Determine the gravitational force working on this box.
Determine the volume of this box.
Determine the density of this box.
Evaluate whether the density is determined precisely enough to determine the material of the box.

Exercise 4

During an experiment the electrical power of a light bulb is determined by measuring the voltage over and current through the light bulb. The measurements are displayed in the table below:

$U$ (V)	$\alpha_U$ (V)	$I$ (mA)	$\alpha_I$ (mA)
6.0	0.2	0.25	0.01

Measurements on a light bulb

Determine the electrical power of the light bulb.
Determine the resistance of the light bulb.
If you could determine either voltage or current more precise, which would you choose and why?

Exercise 5

In the table below are the values given for constants $A, B$ and $C$ . Determine in each of the following exercises the value and uncertainty of $Z$ , use both the calculus and the functional approach. Describe in each exercise which uncertainty has the biggest influence on $\alpha_Z$ .

$A$	$\alpha_A$	B	$\alpha_B$	C	$\alpha_C$
5	0.1	500	2	1	0.1

$Z = \frac{A}{BC^2}$
$Z = \frac{A}{BC^4}$
$Z = C\sqrt{AB}$

Exercise 6

In the table below are values given for $a$ and $x$ .

$a$	$\alpha_a$	x	$\alpha_x$
$5\cdot10^{-8}$	$1\cdot10^{-9}$	$5\cdot10^{-3}$	$1\cdot10^{-3}$

Calculate the value and uncertainty of $F = a \cdot x^{-4}$ .
Do the same as in the previous exercise, but now calculate $\alpha_F$ for $\alpha_a = 1 \cdot 10^{-9}$ and $\alpha_x = 1 \cdot 10^{-4}$ . What do you notice?
Now let $\alpha_x$ be $1\cdot10^{-3}$ and take $\alpha_x = 1\cdot 10^{-3}$ and $\alpha_a = 1\cdot 10^{-10}$ , what do you notice?

Assignment¶

The final assignment for Measurement and uncertainty consists of a Python Jupyter Notebook with questions. You are allowed to bring code, this manual, notes.
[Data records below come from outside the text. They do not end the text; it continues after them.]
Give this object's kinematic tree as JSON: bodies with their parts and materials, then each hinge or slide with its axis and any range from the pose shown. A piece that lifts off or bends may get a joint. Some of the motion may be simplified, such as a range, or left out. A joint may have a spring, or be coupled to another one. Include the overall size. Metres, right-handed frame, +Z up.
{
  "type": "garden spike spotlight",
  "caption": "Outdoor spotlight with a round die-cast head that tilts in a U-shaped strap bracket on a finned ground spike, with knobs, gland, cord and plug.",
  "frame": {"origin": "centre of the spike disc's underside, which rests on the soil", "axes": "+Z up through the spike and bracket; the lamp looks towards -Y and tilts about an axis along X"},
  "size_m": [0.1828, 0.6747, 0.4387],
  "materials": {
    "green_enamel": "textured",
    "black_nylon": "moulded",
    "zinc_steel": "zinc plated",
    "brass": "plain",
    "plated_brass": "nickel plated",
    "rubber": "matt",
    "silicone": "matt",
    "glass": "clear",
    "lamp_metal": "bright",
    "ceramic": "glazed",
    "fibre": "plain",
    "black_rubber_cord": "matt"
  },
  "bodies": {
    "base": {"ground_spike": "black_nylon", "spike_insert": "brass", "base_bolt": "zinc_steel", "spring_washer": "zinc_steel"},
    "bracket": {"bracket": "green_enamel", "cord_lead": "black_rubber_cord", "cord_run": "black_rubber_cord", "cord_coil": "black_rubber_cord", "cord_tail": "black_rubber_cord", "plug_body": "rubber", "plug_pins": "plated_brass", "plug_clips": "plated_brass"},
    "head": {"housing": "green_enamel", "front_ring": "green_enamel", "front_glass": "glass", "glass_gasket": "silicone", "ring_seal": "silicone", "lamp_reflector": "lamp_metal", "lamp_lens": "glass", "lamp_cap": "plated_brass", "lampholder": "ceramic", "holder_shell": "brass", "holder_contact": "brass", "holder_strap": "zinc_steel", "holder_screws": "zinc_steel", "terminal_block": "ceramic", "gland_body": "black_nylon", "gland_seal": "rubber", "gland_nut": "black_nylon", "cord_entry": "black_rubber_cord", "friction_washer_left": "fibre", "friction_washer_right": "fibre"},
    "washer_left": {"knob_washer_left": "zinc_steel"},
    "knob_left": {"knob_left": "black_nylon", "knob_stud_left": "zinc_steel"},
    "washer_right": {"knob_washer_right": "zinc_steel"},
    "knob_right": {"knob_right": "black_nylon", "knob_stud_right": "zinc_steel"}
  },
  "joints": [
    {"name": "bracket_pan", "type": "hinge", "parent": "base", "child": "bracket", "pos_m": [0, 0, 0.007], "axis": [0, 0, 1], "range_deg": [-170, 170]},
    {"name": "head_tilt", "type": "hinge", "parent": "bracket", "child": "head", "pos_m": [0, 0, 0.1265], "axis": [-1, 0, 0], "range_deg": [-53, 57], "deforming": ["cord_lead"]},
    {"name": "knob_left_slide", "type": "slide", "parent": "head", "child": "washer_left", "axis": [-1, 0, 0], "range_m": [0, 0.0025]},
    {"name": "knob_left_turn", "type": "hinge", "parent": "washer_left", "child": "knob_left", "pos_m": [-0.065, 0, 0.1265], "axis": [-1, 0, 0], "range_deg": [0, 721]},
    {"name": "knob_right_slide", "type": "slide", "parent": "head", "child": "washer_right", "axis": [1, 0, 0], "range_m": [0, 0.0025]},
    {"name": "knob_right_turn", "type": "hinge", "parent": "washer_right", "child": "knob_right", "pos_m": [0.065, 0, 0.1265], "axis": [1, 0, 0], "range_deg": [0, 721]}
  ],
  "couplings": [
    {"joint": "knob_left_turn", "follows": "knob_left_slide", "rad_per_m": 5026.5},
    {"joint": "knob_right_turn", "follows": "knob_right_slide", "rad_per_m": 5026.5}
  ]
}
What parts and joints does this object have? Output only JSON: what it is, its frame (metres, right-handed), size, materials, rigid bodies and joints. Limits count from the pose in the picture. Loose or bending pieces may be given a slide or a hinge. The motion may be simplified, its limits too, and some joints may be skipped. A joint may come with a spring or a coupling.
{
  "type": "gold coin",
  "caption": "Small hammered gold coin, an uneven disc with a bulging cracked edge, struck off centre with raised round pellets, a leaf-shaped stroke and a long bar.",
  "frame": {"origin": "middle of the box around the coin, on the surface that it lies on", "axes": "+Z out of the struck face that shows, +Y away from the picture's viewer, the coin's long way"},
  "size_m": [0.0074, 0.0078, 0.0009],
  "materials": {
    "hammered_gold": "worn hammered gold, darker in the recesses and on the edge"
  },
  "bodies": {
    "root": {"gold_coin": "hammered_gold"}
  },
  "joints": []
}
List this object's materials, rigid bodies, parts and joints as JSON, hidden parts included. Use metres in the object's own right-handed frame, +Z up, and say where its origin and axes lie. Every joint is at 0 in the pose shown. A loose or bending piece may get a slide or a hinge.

If it concerns a morning session the assignment is available from 8:45. Handing in your work, using Brightspace, can be done until 11:30. If it concerns a afternoon session, the assignment is available from 13:45. Handing in your work, using Brightspace, can be done until 16:00. This information will be provided before the test as well.